Michael MCDOWELL
MONSIEUR TOUSSAINT LOUVERTURE
520pp - 12,90 €
Critique parue en avril 2024 dans Bifrost n° 114
L’automne 2023 a vu la parution d’un nouveau titre de la « Bibliothèque Michael McDowell », déjà riche de la saga Blackwater (cf. Bifrost n°107). Intitulé Les Aiguilles d’or et paru en 1980 en VO), il confirme la puissante cohérence stylistique et thématique de McDowell. D’une écriture toujours aussi efficace, l’écrivain déploie à nouveau une véritable contre-histoire des États-Unis. L’auteur explore ici les bas-fonds de la New York du XIXe siècle finissant. Il emmène, ou plutôt plonge, lecteurs et lectrices au cœur du quartier dit du « Triangle Noir ». Dans l’interlope topographie de ses rues borgnes et autres venelles ténébreuses se tapissent maisons closes, salles de jeu, fumeries d’opium et autres lieux destinés à satisfaire les vices d’une société new-yorkaise n’ayant de bonne que le nom… Il apparaît en effet que la famille patricienne des Stallworth, placée sous la patriarcale férule du juge James Stallworth, ne peut en réalité guère en remontrer en matière d’éthique au clan de « Lena la Noire ». Est ainsi surnommée la matriarche de la seconde des familles protagonistes des Aiguilles d’or, celle des Shanks, comptant autant de voleurs et prostituées que celle des Stallworth comprend de pasteur et autres piliers de l’ordre établi. Certes en délicatesse avec les lois écrites, les Shanks n’en possèdent pas moins une boussole morale certes singulière, mais plus assurée que celle des Stallworth.

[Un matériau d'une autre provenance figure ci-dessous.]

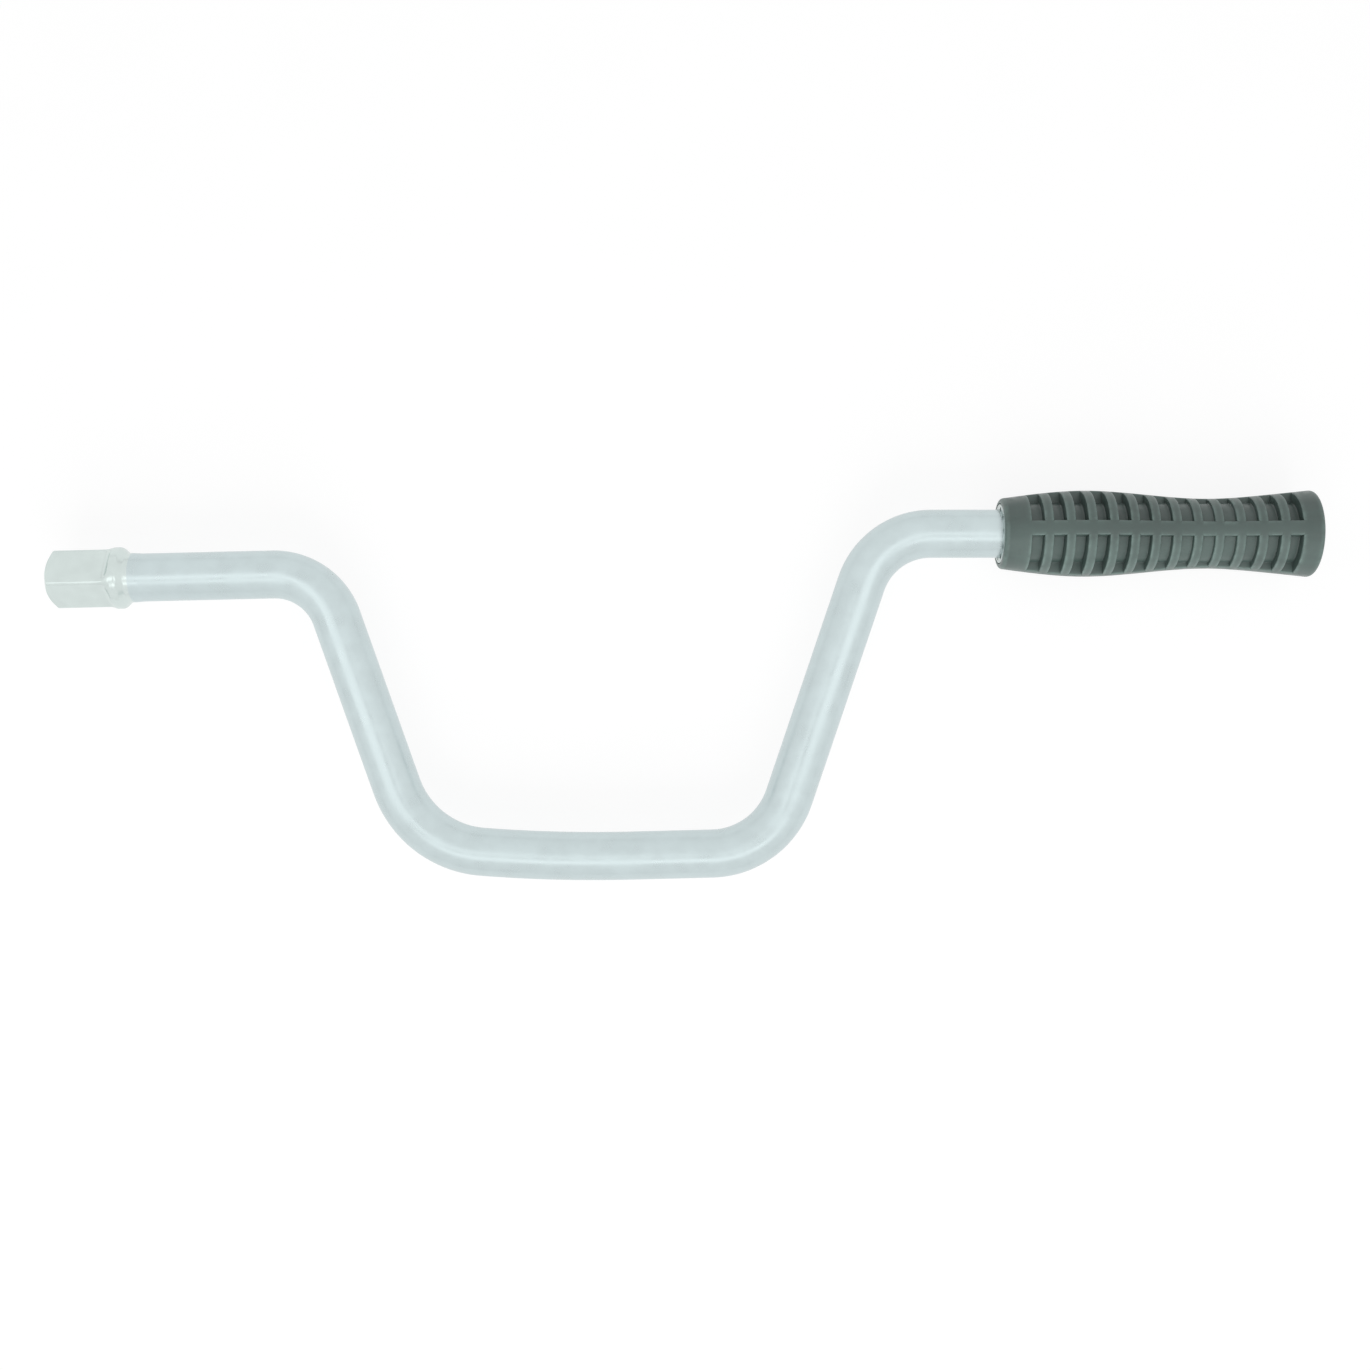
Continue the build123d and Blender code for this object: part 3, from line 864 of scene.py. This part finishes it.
class CRANK_OT_studio(bpy.types.Operator):
    """Set up the floor, the surround, the lamps and the camera"""

    bl_idname = "crank.studio"
    bl_label = "Studio"

    WHITE_SHARE = 0.80  # how much of the floor's own shading gives way to plain white
    HORIZON = 0.10  # height of the dim band where the surround meets the floor
    HORIZON_LEVEL = 0.80
    WHITE_LEVEL = 1.08
    FLOOR_REACH = 4.0
    SOFTBOX_LEVEL = 0.40
    SOFTBOX_HEIGHT = 1.15

    def execute(self, context):
        studio = settings("crank_studio")
        scene = context.scene
        scene.view_settings.view_transform = "Standard"
        low, high = CAD_BOX
        middle = (Vector(low) + Vector(high)) / 2

        mesh = bpy.data.meshes.new("studio_floor")
        corners = [
            (x * self.FLOOR_REACH + middle.x, y * self.FLOOR_REACH + middle.y, low[2])
            for x, y in ((-1, -1), (1, -1), (1, 1), (-1, 1))
        ]
        mesh.from_pydata(corners, [], [(0, 1, 2, 3)])
        floor = bpy.data.objects.new("studio_floor", mesh)
        scene.collection.objects.link(floor)
        floor.data.materials.append(self.floor_material(studio.floor_tone))

        self.light_surround(scene, studio.world_level)
        fill = self.lamp("near_fill", (middle.x, middle.y - 1.1, 0.75), (1.2, 0.9), 2.0, middle)
        fill.visible_glossy = False
        for name, side, throw, size in (
            ("near_softbox", 0.0, -0.62, (1.3, 0.30)),
            ("left_softbox", -0.60, -0.10, (0.28, 1.0)),
            ("right_softbox", 0.62, -0.10, (0.28, 1.0)),
        ):
            place = (middle.x + side, middle.y + throw, self.SOFTBOX_HEIGHT)
            self.lamp(name, place, size, self.SOFTBOX_LEVEL, middle)

        camera = bpy.data.objects.new("studio_camera", bpy.data.cameras.new("studio_camera"))
        camera.data.sensor_width = SENSOR
        camera.data.lens = studio.focal
        camera.location = (studio.lens_side, studio.lens_throw, studio.lens_height)
        camera.rotation_euler = (0.0, 0.0, studio.lens_roll)
        scene.collection.objects.link(camera)
        scene.camera = camera
        return {"FINISHED"}

    @staticmethod
    def lamp(name, place, size, level, target):
        """A soft rectangular lamp whose face is about level times as bright as white paper."""
        light = bpy.data.lights.new(name, "AREA")
        light.shape = "RECTANGLE"
        light.size, light.size_y = size
        light.energy = level * 4 * size[0] * size[1]
        lamp = bpy.data.objects.new(name, light)
        lamp.location = place
        lamp.rotation_euler = (Vector(place) - target).to_track_quat("Z", "Y").to_euler()
        bpy.context.scene.collection.objects.link(lamp)
        return lamp

    @staticmethod
    def seen(finish_tree):
        """1 for what the camera, a reflection or a clear piece sees."""
        path = finish_tree.nodes.new("ShaderNodeLightPath")
        total = path.outputs["Is Camera Ray"]
        for name in ("Is Glossy Ray", "Is Transmission Ray"):
            adder = finish_tree.nodes.new("ShaderNodeMath")
            adder.operation, adder.use_clamp = "ADD", True
            finish_tree.links.new(total, adder.inputs[0])
            finish_tree.links.new(path.outputs[name], adder.inputs[1])
            total = adder.outputs["Value"]
        return total

    def floor_material(self, tone):
        """Pale matt sheet that reads as white and still takes a shadow."""
        finish = Finish("studio_floor_sheet")
        speckle = finish.spread(finish.grain(0.03, detail=3.0), tone - 0.01, tone + 0.01)
        sheet = finish.add("CombineColor", {"Red": speckle, "Green": speckle, "Blue": speckle})
        matt = finish.add("BsdfDiffuse", {"Color": sheet.outputs["Color"]})
        white = finish.add("Emission", {"Color": (1.0, 1.0, 1.0, 1.0), "Strength": self.WHITE_LEVEL})
        whiteness = finish.add(
            "Math", {0: self.seen(finish.tree), 1: self.WHITE_SHARE}, operation="MULTIPLY"
        )
        both = finish.add("MixShader", {0: whiteness.outputs["Value"]})
        finish.tree.links.new(matt.outputs[0], both.inputs[1])
        finish.tree.links.new(white.outputs[0], both.inputs[2])
        finish.tree.links.new(both.outputs[0], finish.tree.nodes["Material Output"].inputs["Surface"])
        return finish.material

    def light_surround(self, scene, level):
        """Even light from all round, which shows as white behind and a little dimmer low in the metal."""
        scene.world = bpy.data.worlds.new("white_surround")
        scene.world.use_nodes = True
        tree = scene.world.node_tree
        background = tree.nodes["Background"]
        background.inputs["Color"].default_value = (1.0, 1.0, 1.0, 1.0)
        heading = tree.nodes.new("ShaderNodeSeparateXYZ")
        tree.links.new(tree.nodes.new("ShaderNodeTexCoord").outputs["Generated"], heading.inputs["Vector"])
        band = tree.nodes.new("ShaderNodeMapRange")
        band.interpolation_type = "SMOOTHSTEP"
        band.inputs["From Min"].default_value = 0.4 * self.HORIZON
        band.inputs["From Max"].default_value = self.HORIZON
        band.inputs["To Min"].default_value = self.HORIZON_LEVEL
        tree.links.new(heading.outputs["Z"], band.inputs["Value"])
        path = tree.nodes.new("ShaderNodeLightPath")
        plain = tree.nodes.new("ShaderNodeMath")
        plain.operation = "MAXIMUM"
        tree.links.new(path.outputs["Is Camera Ray"], plain.inputs[0])
        tree.links.new(band.outputs["Result"], plain.inputs[1])
        strength = tree.nodes.new("ShaderNodeMix")
        strength.inputs["A"].default_value = level
        tree.links.new(self.seen(tree), strength.inputs["Factor"])
        tree.links.new(plain.outputs["Value"], strength.inputs["B"])
        tree.links.new(strength.outputs["Result"], background.inputs["Strength"])


OPERATORS = (
    CRANK_OT_bar,
    CRANK_OT_grip,
    CRANK_OT_retainers,
    CRANK_OT_ball,
    CRANK_OT_inner_steel,
    CRANK_OT_studio,
)


class CRANK_PT_panel(bpy.types.Panel):
    """Lists the pieces and their sizes"""

    bl_idname = "CRANK_PT_panel"
    bl_label = "Crank Handle"
    bl_space_type = "VIEW_3D"
    bl_region_type = "UI"
    bl_category = "Crank Handle"

    def draw(self, context):
        for operator in OPERATORS:
            self.layout.operator(operator.bl_idname)
        for name, group in SETTINGS.items():
            box = self.layout.box()
            box.label(text=group.__doc__)
            for field in group.__annotations__:
                box.prop(getattr(context.scene, name), field)


CLASSES = (*SETTINGS.values(), *OPERATORS, CRANK_PT_panel)


def register():
    for piece in CLASSES:
        bpy.utils.register_class(piece)
    for name, group in SETTINGS.items():
        setattr(bpy.types.Scene, name, PointerProperty(type=group))


def unregister():
    for name in SETTINGS:
        delattr(bpy.types.Scene, name)
    for piece in reversed(CLASSES):
        bpy.utils.unregister_class(piece)


def main():
    register()
    bpy.ops.crank.bar()
    bpy.ops.crank.grip()
    bpy.ops.crank.retainers()
    bpy.ops.crank.ball()
    bpy.ops.crank.inner_steel()
    bpy.ops.crank.studio()
    bpy.context.view_layer.update()


if __name__ == "__main__":
    main()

Ces damnés de l’urbaine terre new-yorkaise en feront la preuve lors d’un récit qui agrège d’une manière horrifique mélodrame social à la Dickens et feuilleton fin-de-siècle. Aussi prenantes et troublantes que Blackwater, ces Aiguilles d’or augurent de la meilleure des manières des sorties à venir dans la « Bibliothèque Michael McDowell ».